3.    Two of the Quebec seats Ignatieff is hitting are held by Bloc Québécois MPs who won a narrow victories over Liberal second-place finishers—Ahuntsic and Jeanne-Le Ber—so a modest swing of the NDP vote in those ridings to the Liberals might be enough to push the Grits into the win column.

4.    Two Toronto-areas seats Ignatieff includes on his tour were won by about 10 points by the Tory last time out, and therefore look very tough to steal, unless NDP and Green support plummets in tandem and then flows mainly to the Liberals. These seats are Oakville and Thornhill, where the incumbent, MP Peter Kent, recently got a boost by being made environment minister.

5.    Along with seats held by the Conservatives and Bloc, Ignatieff will touch down in a few NDP ridings.
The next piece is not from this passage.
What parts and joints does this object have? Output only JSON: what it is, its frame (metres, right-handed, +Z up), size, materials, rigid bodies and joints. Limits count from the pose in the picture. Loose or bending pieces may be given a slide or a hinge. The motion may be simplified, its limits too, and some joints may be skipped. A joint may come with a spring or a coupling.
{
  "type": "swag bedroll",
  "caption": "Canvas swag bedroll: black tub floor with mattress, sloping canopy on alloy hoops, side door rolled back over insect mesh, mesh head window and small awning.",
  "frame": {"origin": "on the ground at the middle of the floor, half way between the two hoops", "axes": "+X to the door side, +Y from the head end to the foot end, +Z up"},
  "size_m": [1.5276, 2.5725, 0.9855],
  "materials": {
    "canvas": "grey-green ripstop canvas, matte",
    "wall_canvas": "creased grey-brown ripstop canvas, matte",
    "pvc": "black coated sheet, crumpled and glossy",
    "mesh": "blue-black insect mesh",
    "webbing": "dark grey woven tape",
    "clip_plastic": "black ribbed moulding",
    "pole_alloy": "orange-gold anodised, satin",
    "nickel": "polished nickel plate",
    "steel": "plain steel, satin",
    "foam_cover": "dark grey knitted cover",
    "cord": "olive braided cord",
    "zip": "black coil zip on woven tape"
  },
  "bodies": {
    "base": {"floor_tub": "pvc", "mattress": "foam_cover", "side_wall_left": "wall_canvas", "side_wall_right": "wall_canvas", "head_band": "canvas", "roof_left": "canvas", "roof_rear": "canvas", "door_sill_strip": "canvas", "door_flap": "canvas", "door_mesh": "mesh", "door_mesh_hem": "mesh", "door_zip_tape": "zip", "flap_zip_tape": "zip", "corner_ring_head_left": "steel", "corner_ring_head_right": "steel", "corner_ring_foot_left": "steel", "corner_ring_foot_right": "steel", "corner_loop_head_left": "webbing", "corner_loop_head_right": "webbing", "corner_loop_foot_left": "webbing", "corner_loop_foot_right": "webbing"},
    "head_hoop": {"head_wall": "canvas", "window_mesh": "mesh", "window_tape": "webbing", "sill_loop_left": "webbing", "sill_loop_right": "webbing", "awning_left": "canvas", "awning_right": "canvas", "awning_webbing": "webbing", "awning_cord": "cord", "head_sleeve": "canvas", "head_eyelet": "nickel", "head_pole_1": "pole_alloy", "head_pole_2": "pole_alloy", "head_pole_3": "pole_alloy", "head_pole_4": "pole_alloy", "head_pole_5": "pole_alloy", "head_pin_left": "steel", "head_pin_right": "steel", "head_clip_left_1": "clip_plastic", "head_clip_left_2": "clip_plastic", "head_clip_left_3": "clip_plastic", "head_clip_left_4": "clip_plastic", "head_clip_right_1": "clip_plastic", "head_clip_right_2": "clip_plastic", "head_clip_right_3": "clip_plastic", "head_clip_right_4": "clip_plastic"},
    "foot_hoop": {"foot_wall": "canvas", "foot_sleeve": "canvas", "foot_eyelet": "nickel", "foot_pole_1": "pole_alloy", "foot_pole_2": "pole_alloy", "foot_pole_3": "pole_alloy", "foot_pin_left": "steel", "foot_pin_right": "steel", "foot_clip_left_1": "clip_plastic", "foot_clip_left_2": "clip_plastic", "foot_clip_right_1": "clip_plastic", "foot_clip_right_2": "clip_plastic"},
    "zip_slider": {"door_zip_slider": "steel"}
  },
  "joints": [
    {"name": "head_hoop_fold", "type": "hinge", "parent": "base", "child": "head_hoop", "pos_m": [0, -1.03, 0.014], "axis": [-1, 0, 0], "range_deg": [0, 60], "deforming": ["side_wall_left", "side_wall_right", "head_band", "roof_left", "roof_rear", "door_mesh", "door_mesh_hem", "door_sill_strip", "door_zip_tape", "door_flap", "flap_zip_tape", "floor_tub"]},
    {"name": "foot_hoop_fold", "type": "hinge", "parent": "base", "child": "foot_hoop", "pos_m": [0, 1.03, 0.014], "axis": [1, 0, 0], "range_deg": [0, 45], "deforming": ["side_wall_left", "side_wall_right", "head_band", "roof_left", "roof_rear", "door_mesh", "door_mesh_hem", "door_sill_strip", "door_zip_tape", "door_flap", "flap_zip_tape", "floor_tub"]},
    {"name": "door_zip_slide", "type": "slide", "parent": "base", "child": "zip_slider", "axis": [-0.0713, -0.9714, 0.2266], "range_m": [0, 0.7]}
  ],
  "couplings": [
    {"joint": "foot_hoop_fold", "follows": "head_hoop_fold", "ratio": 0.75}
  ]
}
Two of these—Ottawa Centre and Acadie-Bathurst—the NDP won handily by double-digit popular vote margins over second-place Liberals. Two others—Vancouver Kingsway and Trinity-Spadina—were closer races. To varying degrees, all would take a weak Jack Layton showing and a mighty Ignatieff campaign to swing them to the Liberals.

6.    Finally, there are seven seats in which the Liberals came third or ran a distant second in 2008: Hamilton Mountain, Prince Edward-Hastings, London-Fanshawe, Louis-Hebert, Beauport-Limoilou, Charlebourg-Haut-Saint-Charles, and Quebec. Concocting scenarios in which these seats go Liberal taxes the political imagination, but then watershed elections sometimes happen and campaigns always matter.
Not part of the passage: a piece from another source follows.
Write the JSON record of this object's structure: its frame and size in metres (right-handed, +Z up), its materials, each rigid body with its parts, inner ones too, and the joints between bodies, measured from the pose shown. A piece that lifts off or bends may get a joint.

There will be no shortage of quibbles with these groupings. In some cases, the local reputation of a particular candidate could make the difference (although that’s not usually a definitive factor). In others, the historically unsuccessful campaign Stéphane Dion led for the Liberals last time out arguably sank the party’s vote below its normal range.

As well, I’ve assumed a backdrop of solid Tory support. Polls since the 2008 election don’t show Harper making any consistent progress toward majority territory, but they also indicate that his base is extraordinarily firm. That level of loyalty among Conservative voters leaves the Liberals having to target NDP support and, to a lesser degree, the Bloc and Green votes.

In other words, for Ignatieff to win the next election, it looks like he needs a wholesale change in attitude on the left side of the political spectrum. A lot of Canadians who are inclined to vote NDP, or even Green, would need to start taking his Big Red Tent line seriously.

UPDATE: Along with all the interesting comments below, I’ve had a few emails. Some rightly draw my attention to particular local candidates (whose occasional importance in determining election outcomes I do tip my hat to above).

A local star was, after all, the defining factor in the Winnipeg North by-election that, we’re told, partly inspired this tour: the Liberal had finished a poor third there in 2008, and so the riding would have fit in my sixth category, but a well-known former provincial politician stepped forward to run for the party in last fall’s by-election, changing everything. That’s a rough analogy for what Liberals hope will happen, for instance, in Hamilton Mountain.

These are the variables that keep politics interesting. Still, only national leaders and the campaigns they run can change outcomes in big swaths of seats.